Oleh: Muhammad Jamiluddin Nur
*Dosen Ilmu Komunikasi, Universitas Mataram
Banyak orang tidak menyadari berapa banyak rata-rata waktu yang mereka habiskan untuk menggunakan platform media sosial. Berdasarkan data dari GWI, orang-orang rata-rata menghabiskan lebih dari 18 jam menggunakan media sosial dalam seminggu.
Dalam proses tersebut, mereka juga tentu berinteraksi dengan berbagai iklan.
Banjir iklan di media sosial bukanlah rahasia umum. Ini adalah pengalaman kita semua. Fenomena ini juga selaras dengan besarnya belanja iklan dari berbagai brand di media sosial.
Data dari Statista mengungkapkan bahwa belanja iklan pada tahun 2024 lebih dari 700 miliar dollar.
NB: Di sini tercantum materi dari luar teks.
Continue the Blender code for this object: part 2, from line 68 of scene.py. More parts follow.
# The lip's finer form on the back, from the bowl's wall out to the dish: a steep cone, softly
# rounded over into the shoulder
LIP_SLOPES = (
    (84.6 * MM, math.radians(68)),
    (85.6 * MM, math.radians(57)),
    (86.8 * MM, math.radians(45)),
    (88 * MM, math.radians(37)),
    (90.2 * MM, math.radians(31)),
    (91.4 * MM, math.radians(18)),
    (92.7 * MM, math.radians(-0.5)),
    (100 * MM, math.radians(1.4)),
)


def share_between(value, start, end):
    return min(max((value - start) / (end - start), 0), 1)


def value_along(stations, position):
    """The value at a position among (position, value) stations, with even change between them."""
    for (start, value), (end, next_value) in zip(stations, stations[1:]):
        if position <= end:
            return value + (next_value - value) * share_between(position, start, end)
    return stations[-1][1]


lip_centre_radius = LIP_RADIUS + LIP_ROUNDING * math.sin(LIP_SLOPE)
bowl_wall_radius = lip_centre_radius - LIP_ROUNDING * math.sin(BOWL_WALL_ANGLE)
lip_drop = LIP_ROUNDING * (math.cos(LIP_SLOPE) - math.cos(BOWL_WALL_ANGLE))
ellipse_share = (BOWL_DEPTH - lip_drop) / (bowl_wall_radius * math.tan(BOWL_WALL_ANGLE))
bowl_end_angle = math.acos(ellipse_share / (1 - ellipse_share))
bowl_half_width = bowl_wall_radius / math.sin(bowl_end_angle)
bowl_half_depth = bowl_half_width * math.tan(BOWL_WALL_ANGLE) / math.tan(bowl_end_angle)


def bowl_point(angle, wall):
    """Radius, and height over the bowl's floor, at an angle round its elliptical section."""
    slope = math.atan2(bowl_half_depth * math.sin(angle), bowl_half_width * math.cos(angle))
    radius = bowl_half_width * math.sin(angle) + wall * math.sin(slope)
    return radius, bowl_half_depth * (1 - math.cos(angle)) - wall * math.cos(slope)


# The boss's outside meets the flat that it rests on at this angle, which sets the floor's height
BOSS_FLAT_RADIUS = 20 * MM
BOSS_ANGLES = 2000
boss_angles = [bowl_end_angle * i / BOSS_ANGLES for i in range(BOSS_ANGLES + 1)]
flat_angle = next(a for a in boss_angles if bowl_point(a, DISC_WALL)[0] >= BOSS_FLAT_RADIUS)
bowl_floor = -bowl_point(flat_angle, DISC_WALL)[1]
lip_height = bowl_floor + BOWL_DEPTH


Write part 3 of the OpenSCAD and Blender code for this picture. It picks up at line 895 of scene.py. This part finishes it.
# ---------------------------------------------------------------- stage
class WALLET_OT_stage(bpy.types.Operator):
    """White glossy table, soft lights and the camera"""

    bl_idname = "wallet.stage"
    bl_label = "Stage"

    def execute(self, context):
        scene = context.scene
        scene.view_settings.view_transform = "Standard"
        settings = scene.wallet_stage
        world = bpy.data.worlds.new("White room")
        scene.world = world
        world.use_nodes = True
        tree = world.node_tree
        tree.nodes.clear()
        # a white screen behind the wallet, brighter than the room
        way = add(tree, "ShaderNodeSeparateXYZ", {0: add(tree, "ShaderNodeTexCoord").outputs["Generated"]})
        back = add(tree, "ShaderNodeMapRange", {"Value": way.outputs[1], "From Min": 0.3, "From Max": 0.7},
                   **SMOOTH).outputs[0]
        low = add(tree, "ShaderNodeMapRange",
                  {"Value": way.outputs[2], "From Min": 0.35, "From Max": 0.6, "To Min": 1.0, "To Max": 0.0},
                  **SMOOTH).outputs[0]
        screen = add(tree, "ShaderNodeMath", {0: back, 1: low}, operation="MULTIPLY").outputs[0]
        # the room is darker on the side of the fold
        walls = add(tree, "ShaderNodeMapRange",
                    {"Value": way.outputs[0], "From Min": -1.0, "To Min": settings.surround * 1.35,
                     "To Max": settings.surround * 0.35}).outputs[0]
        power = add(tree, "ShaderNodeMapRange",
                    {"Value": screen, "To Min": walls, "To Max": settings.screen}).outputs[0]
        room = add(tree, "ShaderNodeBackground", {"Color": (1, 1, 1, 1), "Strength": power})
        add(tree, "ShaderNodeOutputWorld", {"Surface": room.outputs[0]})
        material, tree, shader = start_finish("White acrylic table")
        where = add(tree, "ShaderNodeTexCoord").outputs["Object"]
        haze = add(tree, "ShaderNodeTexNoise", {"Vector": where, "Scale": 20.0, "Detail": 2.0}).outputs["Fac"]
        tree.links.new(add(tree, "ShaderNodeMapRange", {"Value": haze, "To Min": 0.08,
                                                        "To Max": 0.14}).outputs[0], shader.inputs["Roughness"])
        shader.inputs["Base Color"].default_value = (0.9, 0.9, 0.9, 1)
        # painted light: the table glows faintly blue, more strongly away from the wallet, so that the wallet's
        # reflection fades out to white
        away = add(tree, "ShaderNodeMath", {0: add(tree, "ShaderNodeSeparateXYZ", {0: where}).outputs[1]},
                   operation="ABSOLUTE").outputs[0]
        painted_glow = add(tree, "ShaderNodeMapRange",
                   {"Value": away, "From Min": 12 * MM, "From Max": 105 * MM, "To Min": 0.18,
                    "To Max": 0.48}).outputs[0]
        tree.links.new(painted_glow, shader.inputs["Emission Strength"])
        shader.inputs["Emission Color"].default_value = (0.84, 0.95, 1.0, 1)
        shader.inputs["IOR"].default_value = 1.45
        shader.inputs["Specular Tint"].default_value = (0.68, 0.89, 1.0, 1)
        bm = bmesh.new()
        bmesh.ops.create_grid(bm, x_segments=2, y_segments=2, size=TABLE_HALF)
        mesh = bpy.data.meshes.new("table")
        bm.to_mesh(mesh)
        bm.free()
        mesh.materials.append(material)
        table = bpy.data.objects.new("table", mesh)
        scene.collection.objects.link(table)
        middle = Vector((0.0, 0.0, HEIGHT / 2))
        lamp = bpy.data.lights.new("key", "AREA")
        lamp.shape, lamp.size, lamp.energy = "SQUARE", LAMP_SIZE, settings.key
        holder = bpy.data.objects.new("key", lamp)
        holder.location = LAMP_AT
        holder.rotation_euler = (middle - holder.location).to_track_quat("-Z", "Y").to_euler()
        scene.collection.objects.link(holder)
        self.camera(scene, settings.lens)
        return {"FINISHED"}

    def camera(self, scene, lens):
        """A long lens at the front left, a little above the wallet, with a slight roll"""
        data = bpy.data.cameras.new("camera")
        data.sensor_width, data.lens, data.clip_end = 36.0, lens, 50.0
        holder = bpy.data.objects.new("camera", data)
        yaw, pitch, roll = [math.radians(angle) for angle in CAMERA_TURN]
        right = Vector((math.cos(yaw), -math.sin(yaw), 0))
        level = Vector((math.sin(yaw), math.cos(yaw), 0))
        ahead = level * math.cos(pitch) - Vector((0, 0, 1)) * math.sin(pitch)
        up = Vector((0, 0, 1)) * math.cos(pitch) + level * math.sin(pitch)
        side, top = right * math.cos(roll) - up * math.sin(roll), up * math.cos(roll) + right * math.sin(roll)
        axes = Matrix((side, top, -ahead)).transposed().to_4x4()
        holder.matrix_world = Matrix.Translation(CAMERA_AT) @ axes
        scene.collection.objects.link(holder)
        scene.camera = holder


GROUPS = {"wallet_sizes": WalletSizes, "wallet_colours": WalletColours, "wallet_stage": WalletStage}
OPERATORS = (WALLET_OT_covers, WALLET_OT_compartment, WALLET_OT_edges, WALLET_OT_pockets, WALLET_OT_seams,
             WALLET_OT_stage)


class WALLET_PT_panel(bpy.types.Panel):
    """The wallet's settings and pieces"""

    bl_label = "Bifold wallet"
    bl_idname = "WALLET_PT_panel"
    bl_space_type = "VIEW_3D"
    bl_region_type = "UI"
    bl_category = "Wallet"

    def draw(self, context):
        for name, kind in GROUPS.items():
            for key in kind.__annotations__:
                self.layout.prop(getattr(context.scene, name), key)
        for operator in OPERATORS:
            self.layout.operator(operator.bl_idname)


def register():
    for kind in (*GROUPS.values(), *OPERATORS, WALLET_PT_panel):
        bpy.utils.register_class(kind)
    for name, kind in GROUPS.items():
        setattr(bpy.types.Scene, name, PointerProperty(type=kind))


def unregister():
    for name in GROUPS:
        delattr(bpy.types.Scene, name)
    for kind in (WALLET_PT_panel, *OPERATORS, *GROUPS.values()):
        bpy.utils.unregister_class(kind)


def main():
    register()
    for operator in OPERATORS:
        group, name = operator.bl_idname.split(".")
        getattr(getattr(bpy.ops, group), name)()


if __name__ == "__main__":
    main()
Tetapi mari jujur, sebagai user, terkadang kita merasa terganggu dengan begitu banyak iklan. Menurut saya, ada beberapa penyebab hal ini seperti iklan terlalu sering, tidak relevan dengan kebutuhan, tidak menarik, dan yang paling penting adalah pengguna tidak mendapatkan apa-apa dari menonton iklan.
Meskipun demikian, banyak orang percaya bahwa beriklan di media sosial masih menjadi cara paling efektif bagi brand dan perusahaan untuk beriklan. Benarkan demikian?
Laporan survey dari Taboola pada Q1 2025 menunjukkan trend penurunan efektivitas beriklan di media sosial. Laporan tersebut melakukan survei pada 307 pemasar kinerja yang berbasis di AS, dengan fokus pada gabungan pengiklan kecil hingga besar dari merek dan agensi.
Semua responden mengelola kampanye iklan kinerja di platform digital dan menjalankan kampanye berbayar di media sosial.
Studi berjudul “The Pulse of Performance Advertising: Diminishing Returns” ini menemukan fakta bahwa Seiring dengan meningkatnya anggaran, pengiklan mengalami penurunan laba—pengeluaran yang lebih besar belum tentu memberikan hasil yang lebih baik.
Kelelahan iklan, persaingan, dan perubahan platform membuat kinerja semakin sulit dipertahankan dari waktu ke waktu.
Penurunan ini dicontohkan dengan jika kamu beriklan di platform media sosial dengan seribu dollar pertama kamu mendapatkan 100 konversi tetapi jika kamu menaruh seribu dolar berikutnya, penurunan akan terjadi karena kamu hanya akan mendapatkan 80 konversi dan begitu seterusnya.
Studi tersebut juga menemukan lebih dari 70 persen responden mulai menyadari penurunan return dari belanja iklan mereka. 47 persen of them believe this is due to increased costs, Algorithm inefficiency 47 persen, Weaker targeting due to privacy restrictions 36 persen, Ad fatigue 49 persen, user fatigue 59 persen, saturation in target audience 66 persen.
Kini lebih dari 50 persen reponden memilih untuk mencari alternatif lain untuk menghabiskan belanja iklan.
EarnOS dan XION sebagai Solusi.
Kondisi industri periklanan yang semakin menantang menjadikan brand dan perusahaan besar akan mencari alternatif lain untuk beriklan, tidak terkecuali dengan memanfaatkan teknologi blockchain dan atau platform desentralize (Web3). EarnOS dan XION adalah contoh dari pemanfaatan ini.